Opinion

Alta, Irreverent Feminist Poet and Small-Press Pioneer, Dies at 81

Shameless Hussy Press was a shoestring operation in 1969 when the poet known as Alta began publishing books from her house on a hand-cranked offset printer. She was having trouble getting her own brash and sensuous free-form poetry published by the mainstream companies, as were her friends, and when she learned how simple offset printing was, she decided to do it herself.

Few bookstores were willing to carry Shameless Hussy’s publications, not just because of the content — there was not, at first, an appetite for such bold feminist writing — but also because of the format: spineless, stapled chapbooks, like zines. (Many of its titles are now collector’s items.)

Still, Shameless Hussy (the name was a phrase Alta’s mother used for women she didn’t approve of) would go on to publish works by some of the most notable feminist writers of the era, including the Black lesbian poet and activist Pat Parker and Mitsuye Yamada, whose pieces about her childhood in a Japanese internment camp, “Camp Notes and Other Poems,” were first published by Shameless Hussy in 1976.

Alta, who founded what is believed to be the country’s first feminist press — and who went by her first name only, so as not to be associated with the surnames of her father or husbands — died on March 10 at home in Oakland, Calif. She was 81.

Her daughter Kia Simon said the cause was breast cancer.

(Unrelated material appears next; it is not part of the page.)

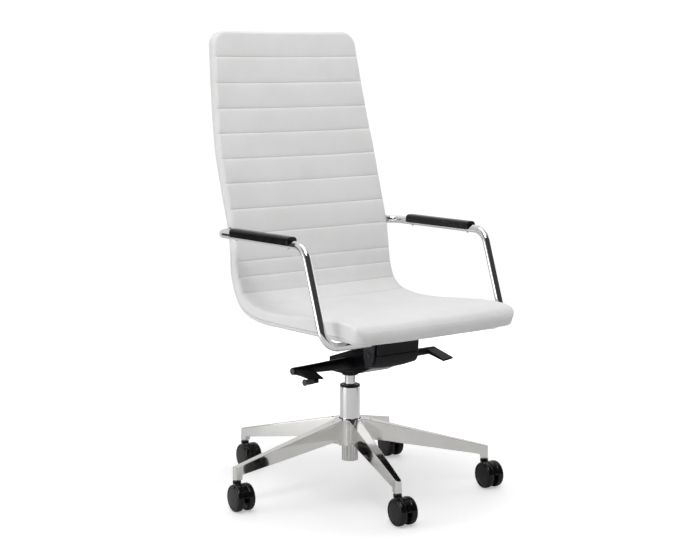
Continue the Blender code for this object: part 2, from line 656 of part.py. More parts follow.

Alta published Ntozake Shange’s landmark poem, “For Colored Girls Who Have Considered Suicide/When the Rainbow Is Enuf.” Ms. Shange had conceived the piece as what she called a choreopoem — a mix of dance, music and the spoken word — weaving together the voices of women who have endured sexism, racism, rape and more. Originally performed in bars and coffeehouses, it went on to fame as a play, first at the Public Theater in Manhattan and then on Broadway.

Alta recalled being bowled over by “For Colored Girls” when Ms. Shange sent it to her. “I was just stunned,” she said in an oral history conducted for the University of California Santa Cruz. “I just kept reading it and reading it.”